US Defense Department should seek private investors for solar power

The US Department of Defense (DoD) needs to engage private investors if it wants to tap the more than 7 GW of solar energy potential on its California properties, according to a study by consultancy ICF International.

However, the window is closing for the DoD and potential developers to take advantage of vital federal tax incentives, ICF said. ICF was asked by the DoD to evaluate the solar potential of nine military installations, in response to a Congressional request.

The study found that projects funded by the government are not viable given the current costs of solar technology and the nature of federal solar incentives.

“They can’t and shouldn’t use their own money,” said Robert Kwartin, vice-president of ICF and co-author of the study.

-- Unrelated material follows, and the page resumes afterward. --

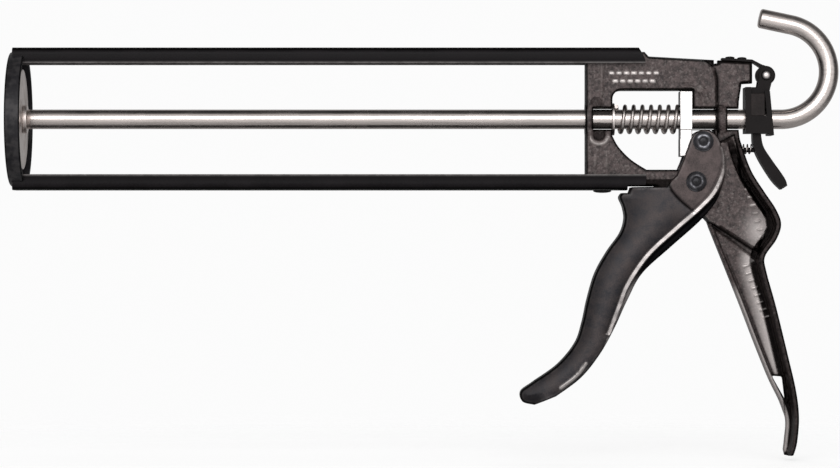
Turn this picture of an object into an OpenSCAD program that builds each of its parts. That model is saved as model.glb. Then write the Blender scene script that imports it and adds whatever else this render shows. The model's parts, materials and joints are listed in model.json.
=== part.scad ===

Only privately developed projects on DoD lands are economically viable because private investors can access federal and state tax-based incentives such as the investment tax credit (ITC) for solar that permit them to earn an attractive rate of return, with no capital investment required from the DoD, the study found.

“The headline result is only third-party financing works,” he said during a webinar on Tuesday.

The ITC is the most important federal solar tax incentive and is not scheduled to expire until the end of 2016, but it is possible that legislative action in the interim could eliminate this incentive, which would make private project investment less viable, the authors warned.

“There’s an argument to move more expeditiously,” Kwartin said.

The analysis assumed that all construction would occur in 2015 to allow the DoD sufficient time to complete programme planning, site studies and procurement actions.

The study also assumed that photovoltaic (PV) panel prices would fall about 20% from their spring 2011 levels by then.

Solar panels have dramatically decreased in price and significantly increased in performance in recent years, although the technology will likely not achieve wholesale grid parity in the next year or two, except in certain locations, he said. “I think the trend is certainly favourable,” Kwartin said.

However, concentrating solar power (CSP) technology prices in 2015 were assumed to remain level with 2011 prices and those technologies studied were not economically viable in most cases due to their higher installed costs, the analysis found.

More than 7GW of solar energy development is technically feasible and financially viable at several DoD installations in the Mojave and Colorado Deserts of California. However, Kwartin said that installation at such a scale is unlikely.

There are a range of technical, policy and programmatic barriers that can slow or, in some cases, stop solar development, according to the study. The lack of transmission capacity, for example, is the single largest barrier to large-scale solar development on the DoD’s California installations.

The DoD would also have to clarify its policy on renewable energy certificate (REC) ownership and accounting because in the third-party finance model that will likely dominate renewable energy development on military installations, it is the developer, not the installation that is the initial owner of any RECs generated by a project.

“While an added expense, the DoD will likely have to join the larger renewable energy market in retaining or purchasing RECs in order to make progress towards complying with its renewable energy mandates,” according to the study.

But the federal government could potentially receive about $100 million per year from these projects in the form of rental payments, reduced cost power and other fiscal benefits.

Most of the installations featured in the study already have 1-2MW solar energy systems in operation. Nellis Air Force Base is host to the largest PV system sited on a US military facility, a 14.2MW solar PV system completed in 2007.